> **Directions for this task**
Each line from the one containing "on the Z axis" through the one containing "zip(*points))), Vector(map(max, zip(*points)))" must be echoed exactly, endpoints included, and every other line omitted.

> **3D code data**
########################################

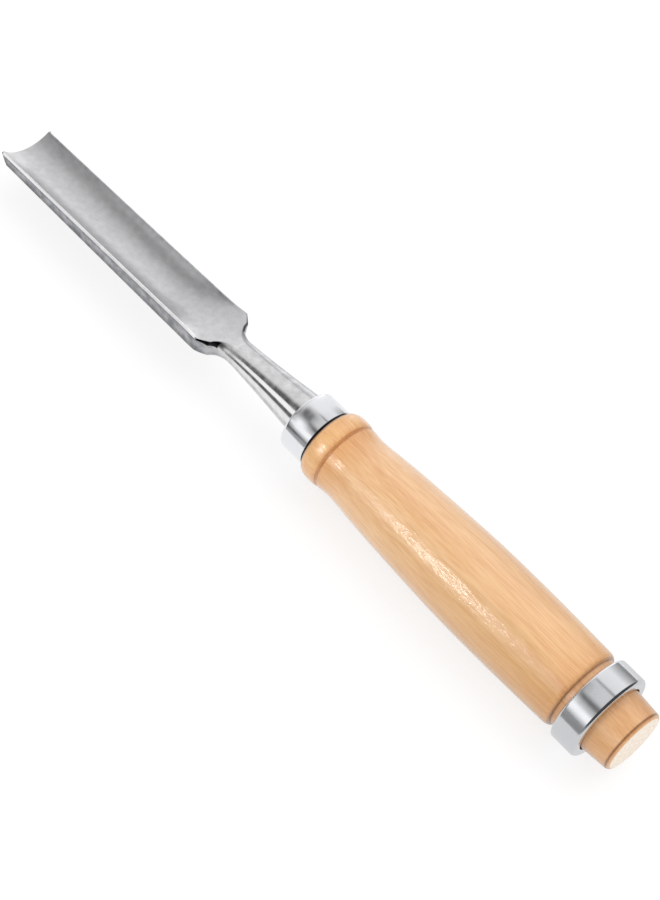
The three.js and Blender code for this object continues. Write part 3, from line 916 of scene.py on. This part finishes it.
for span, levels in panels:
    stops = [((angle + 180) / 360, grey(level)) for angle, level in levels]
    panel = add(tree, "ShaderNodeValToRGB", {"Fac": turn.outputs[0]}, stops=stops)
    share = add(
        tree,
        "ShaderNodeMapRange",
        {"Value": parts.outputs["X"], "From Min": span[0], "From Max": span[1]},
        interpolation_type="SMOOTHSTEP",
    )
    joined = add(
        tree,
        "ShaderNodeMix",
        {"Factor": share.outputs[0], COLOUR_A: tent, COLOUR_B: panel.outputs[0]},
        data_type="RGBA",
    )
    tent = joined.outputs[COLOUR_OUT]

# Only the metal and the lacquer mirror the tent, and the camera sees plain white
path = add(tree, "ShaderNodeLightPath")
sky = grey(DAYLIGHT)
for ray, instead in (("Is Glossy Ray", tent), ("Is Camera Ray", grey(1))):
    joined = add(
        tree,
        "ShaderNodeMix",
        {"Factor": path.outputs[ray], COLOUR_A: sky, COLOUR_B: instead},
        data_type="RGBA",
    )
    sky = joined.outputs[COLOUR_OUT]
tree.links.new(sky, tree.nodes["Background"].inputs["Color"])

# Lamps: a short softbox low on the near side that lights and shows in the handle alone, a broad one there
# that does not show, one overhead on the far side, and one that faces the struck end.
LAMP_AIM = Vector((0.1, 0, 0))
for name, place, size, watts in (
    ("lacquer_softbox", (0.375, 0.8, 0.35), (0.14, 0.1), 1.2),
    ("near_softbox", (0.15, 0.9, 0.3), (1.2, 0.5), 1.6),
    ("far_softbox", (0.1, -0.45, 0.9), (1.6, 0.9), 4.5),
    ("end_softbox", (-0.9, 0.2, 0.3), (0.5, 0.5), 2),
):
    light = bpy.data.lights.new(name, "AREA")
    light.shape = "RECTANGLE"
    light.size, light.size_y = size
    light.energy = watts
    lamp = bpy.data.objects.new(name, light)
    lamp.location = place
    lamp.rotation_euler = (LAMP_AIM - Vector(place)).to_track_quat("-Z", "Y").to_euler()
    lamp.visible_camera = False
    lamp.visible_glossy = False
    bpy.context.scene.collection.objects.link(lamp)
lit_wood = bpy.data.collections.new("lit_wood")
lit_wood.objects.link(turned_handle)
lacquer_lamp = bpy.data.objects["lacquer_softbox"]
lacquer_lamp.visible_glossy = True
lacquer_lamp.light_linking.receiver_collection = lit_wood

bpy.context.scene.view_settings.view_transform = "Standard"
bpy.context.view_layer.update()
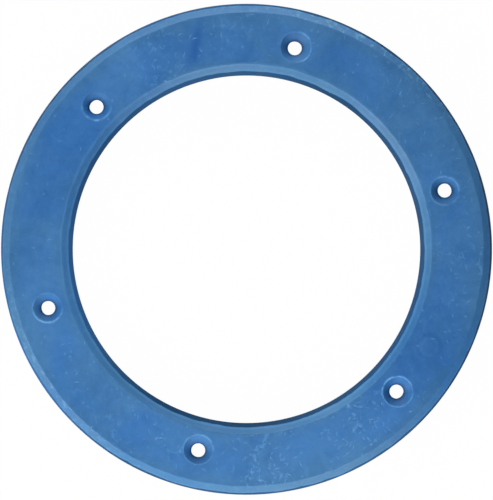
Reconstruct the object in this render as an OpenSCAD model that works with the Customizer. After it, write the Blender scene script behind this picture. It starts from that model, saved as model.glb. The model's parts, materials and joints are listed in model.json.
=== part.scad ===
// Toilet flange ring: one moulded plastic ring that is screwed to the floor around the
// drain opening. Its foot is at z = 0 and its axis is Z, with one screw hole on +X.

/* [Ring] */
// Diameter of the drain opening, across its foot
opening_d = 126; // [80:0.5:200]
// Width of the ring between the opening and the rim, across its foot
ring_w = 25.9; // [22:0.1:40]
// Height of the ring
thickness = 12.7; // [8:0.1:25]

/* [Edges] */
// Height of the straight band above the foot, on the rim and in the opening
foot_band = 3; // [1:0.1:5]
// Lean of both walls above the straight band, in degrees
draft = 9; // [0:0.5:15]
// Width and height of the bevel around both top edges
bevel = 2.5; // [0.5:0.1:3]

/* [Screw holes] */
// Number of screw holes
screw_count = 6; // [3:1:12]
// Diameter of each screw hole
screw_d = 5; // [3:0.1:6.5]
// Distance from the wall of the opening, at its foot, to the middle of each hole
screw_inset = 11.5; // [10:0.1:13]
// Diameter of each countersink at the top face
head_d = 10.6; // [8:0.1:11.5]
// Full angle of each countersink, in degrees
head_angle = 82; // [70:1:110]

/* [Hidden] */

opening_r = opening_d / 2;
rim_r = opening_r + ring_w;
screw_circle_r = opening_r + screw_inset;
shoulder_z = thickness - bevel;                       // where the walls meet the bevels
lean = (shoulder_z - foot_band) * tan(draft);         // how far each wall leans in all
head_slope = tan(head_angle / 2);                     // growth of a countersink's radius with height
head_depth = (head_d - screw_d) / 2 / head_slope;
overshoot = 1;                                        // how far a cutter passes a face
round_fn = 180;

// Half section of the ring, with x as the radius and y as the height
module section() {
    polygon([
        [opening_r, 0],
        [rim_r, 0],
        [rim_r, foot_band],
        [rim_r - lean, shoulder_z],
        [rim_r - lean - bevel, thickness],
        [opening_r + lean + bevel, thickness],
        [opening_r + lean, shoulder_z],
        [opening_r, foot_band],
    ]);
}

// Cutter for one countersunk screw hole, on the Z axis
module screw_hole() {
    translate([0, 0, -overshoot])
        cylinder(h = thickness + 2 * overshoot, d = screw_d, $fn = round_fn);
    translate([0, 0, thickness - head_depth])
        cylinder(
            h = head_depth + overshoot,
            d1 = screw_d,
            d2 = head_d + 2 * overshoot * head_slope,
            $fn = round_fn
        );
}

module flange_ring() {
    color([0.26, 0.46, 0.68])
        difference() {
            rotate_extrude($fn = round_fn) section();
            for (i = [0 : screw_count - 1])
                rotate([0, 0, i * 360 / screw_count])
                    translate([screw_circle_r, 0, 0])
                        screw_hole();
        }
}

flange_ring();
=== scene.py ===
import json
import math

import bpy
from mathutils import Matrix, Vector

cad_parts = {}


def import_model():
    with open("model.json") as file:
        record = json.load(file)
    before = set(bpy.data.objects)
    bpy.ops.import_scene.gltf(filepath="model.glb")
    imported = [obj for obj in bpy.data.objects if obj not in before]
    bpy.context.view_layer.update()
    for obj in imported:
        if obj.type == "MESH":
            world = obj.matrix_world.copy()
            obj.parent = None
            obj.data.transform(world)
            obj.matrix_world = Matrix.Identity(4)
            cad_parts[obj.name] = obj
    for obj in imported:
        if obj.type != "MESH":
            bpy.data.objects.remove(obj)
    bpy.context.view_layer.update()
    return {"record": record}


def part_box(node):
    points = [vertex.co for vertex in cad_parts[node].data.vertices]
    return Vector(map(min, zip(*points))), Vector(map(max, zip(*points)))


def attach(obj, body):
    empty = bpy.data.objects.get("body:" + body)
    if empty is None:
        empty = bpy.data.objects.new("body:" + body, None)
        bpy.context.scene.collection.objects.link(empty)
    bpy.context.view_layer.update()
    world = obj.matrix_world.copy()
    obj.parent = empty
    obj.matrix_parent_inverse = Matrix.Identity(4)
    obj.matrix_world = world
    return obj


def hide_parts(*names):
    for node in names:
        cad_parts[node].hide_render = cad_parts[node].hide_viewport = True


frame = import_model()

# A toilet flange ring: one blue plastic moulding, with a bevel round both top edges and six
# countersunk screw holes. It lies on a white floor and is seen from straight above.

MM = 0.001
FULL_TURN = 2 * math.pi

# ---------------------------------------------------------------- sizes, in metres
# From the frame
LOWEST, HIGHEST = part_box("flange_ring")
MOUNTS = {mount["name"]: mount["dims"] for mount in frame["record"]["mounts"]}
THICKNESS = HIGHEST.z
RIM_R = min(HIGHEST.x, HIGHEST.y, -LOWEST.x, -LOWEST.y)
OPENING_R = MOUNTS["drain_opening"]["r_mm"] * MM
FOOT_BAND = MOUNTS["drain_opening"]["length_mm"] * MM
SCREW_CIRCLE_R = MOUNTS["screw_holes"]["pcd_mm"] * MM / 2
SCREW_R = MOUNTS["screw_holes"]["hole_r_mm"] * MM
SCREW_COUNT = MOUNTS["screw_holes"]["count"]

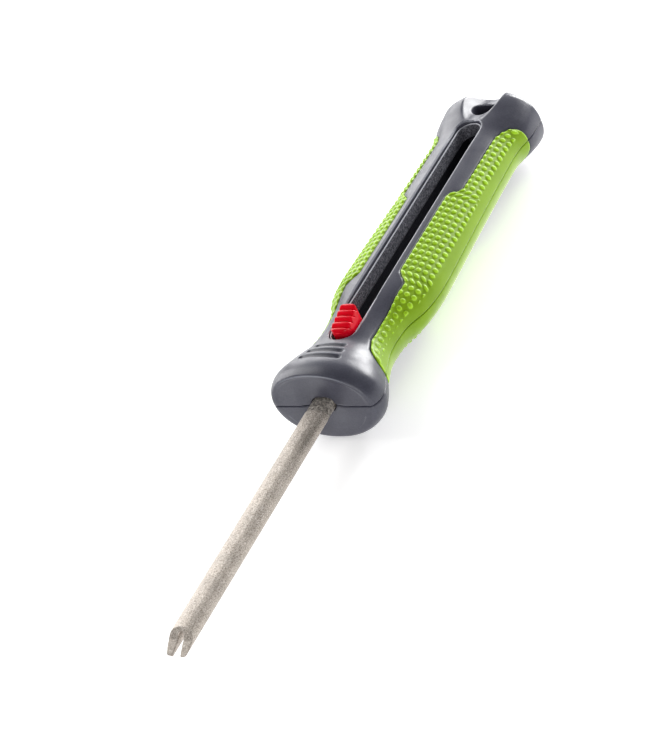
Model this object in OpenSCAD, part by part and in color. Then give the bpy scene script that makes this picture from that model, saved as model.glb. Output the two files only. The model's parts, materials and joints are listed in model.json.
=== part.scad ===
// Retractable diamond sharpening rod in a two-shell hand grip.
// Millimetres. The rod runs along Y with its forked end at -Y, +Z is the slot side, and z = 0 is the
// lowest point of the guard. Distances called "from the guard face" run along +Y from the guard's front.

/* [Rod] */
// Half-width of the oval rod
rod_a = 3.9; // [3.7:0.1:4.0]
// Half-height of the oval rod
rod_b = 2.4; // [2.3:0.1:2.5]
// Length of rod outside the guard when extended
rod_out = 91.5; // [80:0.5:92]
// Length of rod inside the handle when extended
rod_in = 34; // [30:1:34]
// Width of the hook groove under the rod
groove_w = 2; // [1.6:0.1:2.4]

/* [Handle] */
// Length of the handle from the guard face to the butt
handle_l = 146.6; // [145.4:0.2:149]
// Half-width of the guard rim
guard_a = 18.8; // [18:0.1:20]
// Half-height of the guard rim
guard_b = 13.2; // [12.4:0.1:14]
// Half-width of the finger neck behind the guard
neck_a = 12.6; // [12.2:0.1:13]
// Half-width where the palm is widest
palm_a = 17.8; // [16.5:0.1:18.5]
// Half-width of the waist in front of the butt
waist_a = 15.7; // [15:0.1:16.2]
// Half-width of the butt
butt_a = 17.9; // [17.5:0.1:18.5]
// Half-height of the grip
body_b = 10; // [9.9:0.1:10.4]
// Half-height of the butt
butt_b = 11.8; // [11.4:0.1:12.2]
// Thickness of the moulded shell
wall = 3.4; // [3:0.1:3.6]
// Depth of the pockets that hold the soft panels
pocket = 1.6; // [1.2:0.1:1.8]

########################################

> **Output for this exercise**
// Cutter for one countersunk screw hole, on the Z axis
module screw_hole() {
    translate([0, 0, -overshoot])
        cylinder(h = thickness + 2 * overshoot, d = screw_d, $fn = round_fn);
    translate([0, 0, thickness - head_depth])
        cylinder(
            h = head_depth + overshoot,
            d1 = screw_d,
            d2 = head_d + 2 * overshoot * head_slope,
            $fn = round_fn
        );
}

module flange_ring() {
    color([0.26, 0.46, 0.68])
        difference() {
            rotate_extrude($fn = round_fn) section();
            for (i = [0 : screw_count - 1])
                rotate([0, 0, i * 360 / screw_count])
                    translate([screw_circle_r, 0, 0])
                        screw_hole();
        }
}

flange_ring();
=== scene.py ===
import json
import math

import bpy
from mathutils import Matrix, Vector

cad_parts = {}


def import_model():
    with open("model.json") as file:
        record = json.load(file)
    before = set(bpy.data.objects)
    bpy.ops.import_scene.gltf(filepath="model.glb")
    imported = [obj for obj in bpy.data.objects if obj not in before]
    bpy.context.view_layer.update()
    for obj in imported:
        if obj.type == "MESH":
            world = obj.matrix_world.copy()
            obj.parent = None
            obj.data.transform(world)
            obj.matrix_world = Matrix.Identity(4)
            cad_parts[obj.name] = obj
    for obj in imported:
        if obj.type != "MESH":
            bpy.data.objects.remove(obj)
    bpy.context.view_layer.update()
    return {"record": record}


def part_box(node):
    points = [vertex.co for vertex in cad_parts[node].data.vertices]
    return Vector(map(min, zip(*points))), Vector(map(max, zip(*points)))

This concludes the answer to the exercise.